結局終電を逃してしまい、タクシーで帰ることになった。都会は容易に夜が深いことを忘れさせてくる。なにせ明るい。太陽に照らされるより、店の看板や広告に照らされてるときの方がイキイキしている。俺らの本気はこれからだぞという顔をする。
都会は終電を逃しても誰も何も言わない。「昨日遅かったわね」という隣のおばちゃんもいないし、「玄関くらい片付けんかあ」という祖母の突然の訪問もない。自由である。
結局1週間弱、大阪にいた。「お弁当を持たなくてもコンビニや飲食店がある!」とか「大きな本屋さんで気になってた本が試し読みできる!」みたいな感動がいくつもあった。会いたい人には連絡すればすぐ会いにいけるし、調子が悪いと思ってたスマホも大阪では問題なく使えた。うちの電波のせいだった。
バスに揺られて帰路に立つ。なんか色々と忙しなかったな、とぽーっと数日の思い出を振り返りながら復路3時間半を過ごす。役場へのお土産や買いたかった本で、スーツケースはぱんぱんだった。(本は5冊も買ってしまった)久々にコンビニのコーヒーが飲めて嬉しかった。

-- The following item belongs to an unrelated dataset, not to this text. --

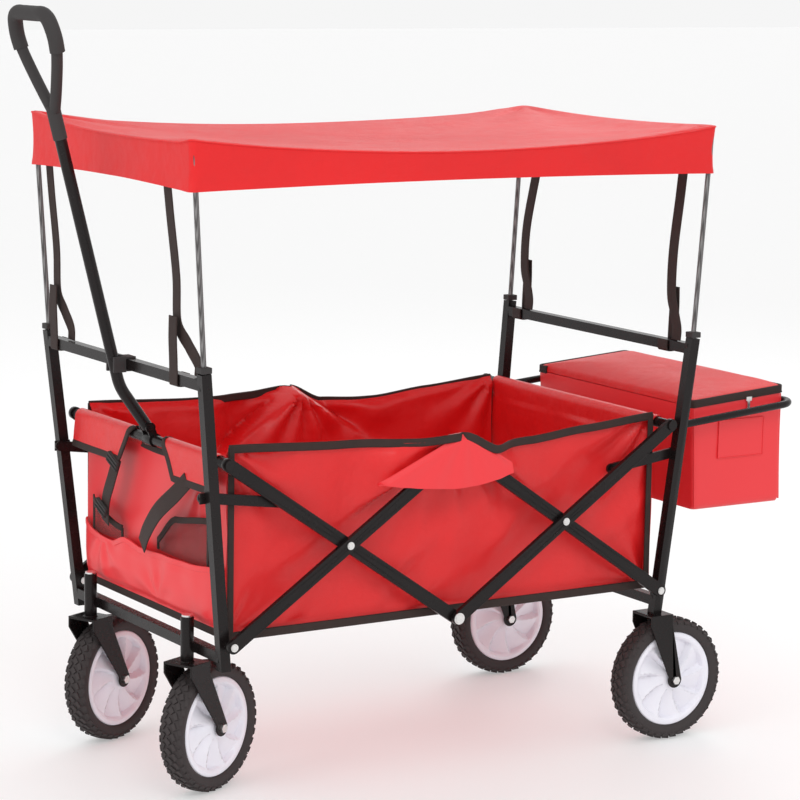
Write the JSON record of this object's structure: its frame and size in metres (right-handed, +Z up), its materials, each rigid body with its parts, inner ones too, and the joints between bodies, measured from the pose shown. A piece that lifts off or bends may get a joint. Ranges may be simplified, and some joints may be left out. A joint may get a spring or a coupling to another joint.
{
  "type": "folding wagon",
  "caption": "Folding pull wagon with a fabric tub on crossed side bars, a flat canopy on rods, a rear bag on a hoop and swivelling front wheels.",
  "frame": {"origin": "on the floor, at the middle of the overall length and width", "axes": "+X forward towards the pull handle, +Y to the wagon's left, +Z up"},
  "size_m": [1.2798, 0.546, 1.1718],
  "materials": {
    "black_steel": "gloss",
    "zinc": "satin",
    "grey_tube": "satin",
    "red_cloth": "satin",
    "webbing": "matte",
    "white_plastic": "gloss",
    "black_plastic": "matte",
    "tyre_rubber": "matte"
  },
  "bodies": {
    "rear_frame": {"rear_post_left": "black_steel", "rear_post_right": "black_steel", "rear_upper_bar": "black_steel", "rear_lower_tube": "black_steel", "rear_post_caps": "black_plastic", "rear_canopy_rods": "grey_tube", "rear_fork_left": "black_steel", "rear_fork_right": "black_steel", "rear_axle_bolts": "zinc", "rear_frame_rivets": "zinc", "canopy": "red_cloth", "rear_canopy_straps": "webbing", "bag_hoop": "black_steel", "bag_body": "red_cloth", "zip_slider": "zinc"},
    "bag_lid": {"bag_lid": "red_cloth"},
    "front_frame": {"front_post_left": "black_steel", "front_post_right": "black_steel", "front_upper_bar": "black_steel", "front_lower_tube": "black_steel", "front_post_caps": "black_plastic", "front_canopy_rods": "grey_tube", "front_canopy_straps": "webbing", "front_frame_rivets": "zinc", "handle_clip": "black_plastic"},
    "bars_a": {"bar_a_left": "black_steel", "bar_a_right": "black_steel"},
    "bars_b": {"bar_b_left": "black_steel", "bar_b_right": "black_steel", "rear_top_rail": "black_steel", "rivets_b": "zinc"},
    "bars_c": {"bar_c_left": "black_steel", "bar_c_right": "black_steel", "rivets_c": "zinc"},
    "bars_d": {"bar_d_left": "black_steel", "bar_d_right": "black_steel", "front_top_rail": "black_steel"},
    "links_rear": {"rear_links": "black_steel"},
    "links_front": {"front_links": "black_steel"},
    "tub": {"side_wall_left": "red_cloth", "side_wall_right": "red_cloth", "rear_wall": "red_cloth", "floor_panel": "red_cloth"},
    "front_panel": {"front_wall": "red_cloth", "front_pouch": "red_cloth"},
    "handle_foot": {"handle_bracket": "black_steel"},
    "handle": {"handle_shaft": "black_steel", "handle_grip": "black_plastic"},
    "caster_left": {"caster_fork_left": "black_steel", "caster_bolts_left": "zinc"},
    "caster_right": {"caster_fork_right": "black_steel", "caster_bolts_right": "zinc"},
    "wheel_front_left": {"tyre_front_left": "tyre_rubber", "disc_front_left": "white_plastic"},
    "wheel_front_right": {"tyre_front_right": "tyre_rubber", "disc_front_right": "white_plastic"},
    "wheel_rear_left": {"tyre_rear_left": "tyre_rubber", "disc_rear_left": "white_plastic"},
    "wheel_rear_right": {"tyre_rear_right": "tyre_rubber", "disc_rear_right": "white_plastic"}
  },
  "joints": [
    {"name": "fold", "type": "hinge", "parent": "rear_frame", "child": "bars_a", "pos_m": [-0.35599, 0, 0.2504], "axis": [0, -1, 0], "range_deg": [0, 29], "deforming": ["side_wall_left", "side_wall_right", "floor_panel", "canopy"]},
    {"name": "bar_b_pivot", "type": "hinge", "parent": "bars_a", "child": "bars_b", "pos_m": [-0.16049, 0, 0.3834], "axis": [0, -1, 0], "range_deg": [-58.5, 0]},
    {"name": "bar_c_pivot", "type": "hinge", "parent": "bars_a", "child": "bars_c", "pos_m": [0.03501, 0, 0.5164], "axis": [0, -1, 0], "range_deg": [-58.5, 0]},
    {"name": "bar_d_pivot", "type": "hinge", "parent": "bars_c", "child": "bars_d", "pos_m": [0.23051, 0, 0.3834], "axis": [0, -1, 0], "range_deg": [0, 58.5]},
    {"name": "front_frame_pivot", "type": "hinge", "parent": "bars_c", "child": "front_frame", "pos_m": [0.42601, 0, 0.2504], "axis": [0, -1, 0], "range_deg": [0, 29.5]},
    {"name": "tub_hang", "type": "hinge", "parent": "bars_b", "child": "tub", "pos_m": [-0.36141, 0, 0.52008], "axis": [0, -1, 0], "range_deg": [0, 29.5]},
    {"name": "front_panel_hang", "type": "hinge", "parent": "bars_d", "child": "front_panel", "pos_m": [0.43142, 0, 0.52008], "axis": [0, -1, 0], "range_deg": [-29.5, 0]},
    {"name": "rear_link_pivot", "type": "hinge", "parent": "rear_frame", "child": "links_rear", "pos_m": [-0.39522, 0, 0.4718], "axis": [0, -1, 0], "range_deg": [0, 57.05]},
    {"name": "front_link_pivot", "type": "hinge", "parent": "front_frame", "child": "links_front", "pos_m": [0.46524, 0, 0.4718], "axis": [0, -1, 0], "range_deg": [-57.05, 0]},
    {"name": "handle_foot_turn", "type": "hinge", "parent": "bars_d", "child": "handle_foot", "pos_m": [0.43142, 0.012, 0.52008], "axis": [0, -1, 0], "range_deg": [-171.6, 0]},
    {"name": "handle_tilt", "type": "hinge", "parent": "handle_foot", "child": "handle", "pos_m": [0.43892, 0.012, 0.53968], "axis": [0, -1, 0], "range_deg": [-95, 0]},
    {"name": "bag_lid_hinge", "type": "hinge", "parent": "rear_frame", "child": "bag_lid", "pos_m": [-0.43939, 0, 0.5425], "axis": [0, 1, 0], "range_deg": [0, 80]},
    {"name": "swivel_left", "type": "hinge", "parent": "front_frame", "child": "caster_left", "pos_m": [0.44871, 0.1637, 0.23], "axis": [0, 0, 1], "continuous": true},
    {"name": "swivel_right", "type": "hinge", "parent": "front_frame", "child": "caster_right", "pos_m": [0.44871, -0.1637, 0.23], "axis": [0, 0, 1], "continuous": true},
    {"name": "spin_front_left", "type": "hinge", "parent": "caster_left", "child": "wheel_front_left", "pos_m": [0.40038, 0.14218, 0.1], "axis": [-0.4067, 0.9135, 0], "continuous": true},
    {"name": "spin_front_right", "type": "hinge", "parent": "caster_right", "child": "wheel_front_right", "pos_m": [0.40038, -0.18522, 0.1], "axis": [-0.4067, 0.9135, 0], "continuous": true},
    {"name": "spin_rear_left", "type": "hinge", "parent": "rear_frame", "child": "wheel_rear_left", "pos_m": [-0.38729, 0.2375, 0.1], "axis": [0, 1, 0], "continuous": true},
    {"name": "spin_rear_right", "type": "hinge", "parent": "rear_frame", "child": "wheel_rear_right", "pos_m": [-0.38729, -0.2375, 0.1], "axis": [0, 1, 0], "continuous": true}
  ],
  "couplings": [
    {"joint": "bar_b_pivot", "follows": "fold", "ratio": -2},
    {"joint": "bar_c_pivot", "follows": "fold", "ratio": -2},
    {"joint": "bar_d_pivot", "follows": "fold", "ratio": 2},
    {"joint": "front_frame_pivot", "follows": "fold", "ratio": 1},
    {"joint": "tub_hang", "follows": "fold", "ratio": 1},
    {"joint": "front_panel_hang", "follows": "fold", "ratio": -1},
    {"joint": "rear_link_pivot", "follows": "fold", "ratio": 1.95},
    {"joint": "front_link_pivot", "follows": "fold", "ratio": -1.95},
    {"joint": "handle_foot_turn", "follows": "fold", "ratio": -5.9}
  ]
}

バス停から家までは徒歩15分ほど。寂れた商店街をガラゴロとスーツケースを引いて歩いた。今日はケーキ屋さんやってるのかな、もう閉めちゃったか。イヤホンをつけず虫の声を聞いた。慣れなかった駅からの道も、グーグルマップがなくても家まで帰れるようになった。
1週間ぶりに家の扉を開けた。ふわっと木のシワい香りが漂う。波の音が聞こえたので、荷物を置いて浜まで歩くことにした。ザザーンという音が徐々に近くなっていく。潮の香りがして、すぐに海が見えた。すでに太陽は沈みかけていて、水平線の上をオレンジのベールがまとっている。
「あ、私帰ってきたのか」と思った。その自然発生的な感覚に、自分の帰る場所が変わりつつあることに気がついてしまう。肩の力みが緩んで、胸いっぱいにこの町の空気が入り込む。大きな海が私を包み込み、数日前と少し違う表情で、それでいて同じ広さで、私を迎え入れた。困ったな、海の前ではウソがつけない。
移住2ヶ月。私はまだこの町に片足を突っ込んだ程度の人間で、「うまくやれてるぜ」とは到底言えない。でも、たしかにここで暮らしている。近所にお茶を飲むお友達もできて、孫のように可愛がってくれている。家で仕事をするより役場に行くほうが安心する。この町と私が創る時計は確かにその時を刻んでいるのだった。
この文章を書いていて、無意識にこの町を「こっち」と呼んでいる自分がいる。
夜になると暗くなる空を見てほっとした。水平線に浮かぶイカ漁の光が、わずかに夜を灯している。